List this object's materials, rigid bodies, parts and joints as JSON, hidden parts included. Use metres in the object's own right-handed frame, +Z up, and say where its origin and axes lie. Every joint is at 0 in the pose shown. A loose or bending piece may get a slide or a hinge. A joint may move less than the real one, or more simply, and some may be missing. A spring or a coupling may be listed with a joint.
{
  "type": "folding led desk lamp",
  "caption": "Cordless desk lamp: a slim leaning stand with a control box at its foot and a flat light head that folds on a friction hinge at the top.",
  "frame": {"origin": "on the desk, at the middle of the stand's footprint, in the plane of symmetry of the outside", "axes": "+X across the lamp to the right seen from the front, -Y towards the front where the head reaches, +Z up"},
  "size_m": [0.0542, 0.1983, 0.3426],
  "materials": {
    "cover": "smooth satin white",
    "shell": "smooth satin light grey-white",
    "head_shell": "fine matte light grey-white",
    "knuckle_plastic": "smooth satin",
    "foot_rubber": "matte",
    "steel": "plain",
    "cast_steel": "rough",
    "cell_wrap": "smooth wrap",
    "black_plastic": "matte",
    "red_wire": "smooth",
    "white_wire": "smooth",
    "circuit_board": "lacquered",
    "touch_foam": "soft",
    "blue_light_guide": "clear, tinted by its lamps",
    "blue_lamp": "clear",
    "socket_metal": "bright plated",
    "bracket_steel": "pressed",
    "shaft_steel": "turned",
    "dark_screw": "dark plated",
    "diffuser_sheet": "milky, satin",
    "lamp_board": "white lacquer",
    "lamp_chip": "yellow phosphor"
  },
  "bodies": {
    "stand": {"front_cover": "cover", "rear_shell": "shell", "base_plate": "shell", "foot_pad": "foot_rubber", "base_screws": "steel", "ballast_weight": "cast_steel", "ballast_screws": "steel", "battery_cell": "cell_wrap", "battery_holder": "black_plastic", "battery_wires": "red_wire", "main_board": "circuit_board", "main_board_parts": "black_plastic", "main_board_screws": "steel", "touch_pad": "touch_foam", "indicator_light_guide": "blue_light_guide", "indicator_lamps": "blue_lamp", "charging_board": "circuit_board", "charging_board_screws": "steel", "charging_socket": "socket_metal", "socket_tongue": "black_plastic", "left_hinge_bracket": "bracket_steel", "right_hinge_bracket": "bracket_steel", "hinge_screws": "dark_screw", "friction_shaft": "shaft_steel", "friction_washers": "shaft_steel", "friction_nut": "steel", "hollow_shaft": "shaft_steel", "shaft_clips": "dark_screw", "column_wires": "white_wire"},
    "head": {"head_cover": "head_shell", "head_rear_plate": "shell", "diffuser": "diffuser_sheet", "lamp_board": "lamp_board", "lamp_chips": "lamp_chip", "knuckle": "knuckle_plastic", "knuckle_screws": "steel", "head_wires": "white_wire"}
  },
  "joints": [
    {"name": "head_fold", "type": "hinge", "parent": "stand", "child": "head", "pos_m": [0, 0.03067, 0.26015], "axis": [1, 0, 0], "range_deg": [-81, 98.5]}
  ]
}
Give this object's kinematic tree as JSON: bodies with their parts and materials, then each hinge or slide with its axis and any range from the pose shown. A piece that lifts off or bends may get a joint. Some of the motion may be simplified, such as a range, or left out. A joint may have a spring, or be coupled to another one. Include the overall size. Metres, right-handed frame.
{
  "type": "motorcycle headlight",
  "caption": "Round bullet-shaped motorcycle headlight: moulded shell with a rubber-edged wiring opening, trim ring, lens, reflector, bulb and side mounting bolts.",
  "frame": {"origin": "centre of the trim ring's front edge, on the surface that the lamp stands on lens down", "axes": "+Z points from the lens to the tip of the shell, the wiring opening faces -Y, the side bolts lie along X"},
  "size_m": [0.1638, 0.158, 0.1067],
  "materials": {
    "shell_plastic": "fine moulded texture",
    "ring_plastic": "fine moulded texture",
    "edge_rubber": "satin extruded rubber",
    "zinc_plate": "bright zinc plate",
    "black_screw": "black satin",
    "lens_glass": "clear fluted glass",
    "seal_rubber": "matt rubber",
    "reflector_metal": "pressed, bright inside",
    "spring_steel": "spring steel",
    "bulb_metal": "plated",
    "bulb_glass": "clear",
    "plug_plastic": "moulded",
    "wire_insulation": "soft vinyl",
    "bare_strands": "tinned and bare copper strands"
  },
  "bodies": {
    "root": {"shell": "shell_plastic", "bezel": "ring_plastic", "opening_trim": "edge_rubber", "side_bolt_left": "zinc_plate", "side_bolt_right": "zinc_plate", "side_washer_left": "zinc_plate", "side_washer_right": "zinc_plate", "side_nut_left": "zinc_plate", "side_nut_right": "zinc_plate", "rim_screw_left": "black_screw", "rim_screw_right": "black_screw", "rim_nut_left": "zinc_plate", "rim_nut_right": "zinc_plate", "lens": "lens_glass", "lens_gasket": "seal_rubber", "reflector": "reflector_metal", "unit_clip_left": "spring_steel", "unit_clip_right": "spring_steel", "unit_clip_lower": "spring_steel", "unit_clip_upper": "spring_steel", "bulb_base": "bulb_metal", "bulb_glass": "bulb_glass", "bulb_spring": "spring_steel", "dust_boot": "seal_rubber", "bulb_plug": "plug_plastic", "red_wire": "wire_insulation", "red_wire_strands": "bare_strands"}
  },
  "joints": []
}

════

:: WHAT YOU HAVE TO DO ::
Return the lines above exactly, keeping every word.

:: REPLY ::
List this object's materials, rigid bodies, parts and joints as JSON, hidden parts included. Use metres in the object's own right-handed frame, +Z up, and say where its origin and axes lie. Every joint is at 0 in the pose shown. A loose or bending piece may get a slide or a hinge. A joint may move less than the real one, or more simply, and some may be missing. A spring or a coupling may be listed with a joint.
{
  "type": "folding led desk lamp",
  "caption": "Cordless desk lamp: a slim leaning stand with a control box at its foot and a flat light head that folds on a friction hinge at the top.",
  "frame": {"origin": "on the desk, at the middle of the stand's footprint, in the plane of symmetry of the outside", "axes": "+X across the lamp to the right seen from the front, -Y towards the front where the head reaches, +Z up"},
  "size_m": [0.0542, 0.1983, 0.3426],
  "materials": {
    "cover": "smooth satin white",
    "shell": "smooth satin light grey-white",
    "head_shell": "fine matte light grey-white",
    "knuckle_plastic": "smooth satin",
    "foot_rubber": "matte",
    "steel": "plain",
    "cast_steel": "rough",
    "cell_wrap": "smooth wrap",
    "black_plastic": "matte",
    "red_wire": "smooth",
    "white_wire": "smooth",
    "circuit_board": "lacquered",
    "touch_foam": "soft",
    "blue_light_guide": "clear, tinted by its lamps",
    "blue_lamp": "clear",
    "socket_metal": "bright plated",
    "bracket_steel": "pressed",
    "shaft_steel": "turned",
    "dark_screw": "dark plated",
    "diffuser_sheet": "milky, satin",
    "lamp_board": "white lacquer",
    "lamp_chip": "yellow phosphor"
  },
  "bodies": {
    "stand": {"front_cover": "cover", "rear_shell": "shell", "base_plate": "shell", "foot_pad": "foot_rubber", "base_screws": "steel", "ballast_weight": "cast_steel", "ballast_screws": "steel", "battery_cell": "cell_wrap", "battery_holder": "black_plastic", "battery_wires": "red_wire", "main_board": "circuit_board", "main_board_parts": "black_plastic", "main_board_screws": "steel", "touch_pad": "touch_foam", "indicator_light_guide": "blue_light_guide", "indicator_lamps": "blue_lamp", "charging_board": "circuit_board", "charging_board_screws": "steel", "charging_socket": "socket_metal", "socket_tongue": "black_plastic", "left_hinge_bracket": "bracket_steel", "right_hinge_bracket": "bracket_steel", "hinge_screws": "dark_screw", "friction_shaft": "shaft_steel", "friction_washers": "shaft_steel", "friction_nut": "steel", "hollow_shaft": "shaft_steel", "shaft_clips": "dark_screw", "column_wires": "white_wire"},
    "head": {"head_cover": "head_shell", "head_rear_plate": "shell", "diffuser": "diffuser_sheet", "lamp_board": "lamp_board", "lamp_chips": "lamp_chip", "knuckle": "knuckle_plastic", "knuckle_screws": "steel", "head_wires": "white_wire"}
  },
  "joints": [
    {"name": "head_fold", "type": "hinge", "parent": "stand", "child": "head", "pos_m": [0, 0.03067, 0.26015], "axis": [1, 0, 0], "range_deg": [-81, 98.5]}
  ]
}
Give this object's kinematic tree as JSON: bodies with their parts and materials, then each hinge or slide with its axis and any range from the pose shown. A piece that lifts off or bends may get a joint. Some of the motion may be simplified, such as a range, or left out. A joint may have a spring, or be coupled to another one. Include the overall size. Metres, right-handed frame.
{
  "type": "motorcycle headlight",
  "caption": "Round bullet-shaped motorcycle headlight: moulded shell with a rubber-edged wiring opening, trim ring, lens, reflector, bulb and side mounting bolts.",
  "frame": {"origin": "centre of the trim ring's front edge, on the surface that the lamp stands on lens down", "axes": "+Z points from the lens to the tip of the shell, the wiring opening faces -Y, the side bolts lie along X"},
  "size_m": [0.1638, 0.158, 0.1067],
  "materials": {
    "shell_plastic": "fine moulded texture",
    "ring_plastic": "fine moulded texture",
    "edge_rubber": "satin extruded rubber",
    "zinc_plate": "bright zinc plate",
    "black_screw": "black satin",
    "lens_glass": "clear fluted glass",
    "seal_rubber": "matt rubber",
    "reflector_metal": "pressed, bright inside",
    "spring_steel": "spring steel",
    "bulb_metal": "plated",
    "bulb_glass": "clear",
    "plug_plastic": "moulded",
    "wire_insulation": "soft vinyl",
    "bare_strands": "tinned and bare copper strands"
  },
  "bodies": {
    "root": {"shell": "shell_plastic", "bezel": "ring_plastic", "opening_trim": "edge_rubber", "side_bolt_left": "zinc_plate", "side_bolt_right": "zinc_plate", "side_washer_left": "zinc_plate", "side_washer_right": "zinc_plate", "side_nut_left": "zinc_plate", "side_nut_right": "zinc_plate", "rim_screw_left": "black_screw", "rim_screw_right": "black_screw", "rim_nut_left": "zinc_plate", "rim_nut_right": "zinc_plate", "lens": "lens_glass", "lens_gasket": "seal_rubber", "reflector": "reflector_metal", "unit_clip_left": "spring_steel", "unit_clip_right": "spring_steel", "unit_clip_lower": "spring_steel", "unit_clip_upper": "spring_steel", "bulb_base": "bulb_metal", "bulb_glass": "bulb_glass", "bulb_spring": "spring_steel", "dust_boot": "seal_rubber", "bulb_plug": "plug_plastic", "red_wire": "wire_insulation", "red_wire_strands": "bare_strands"}
  },
  "joints": []
}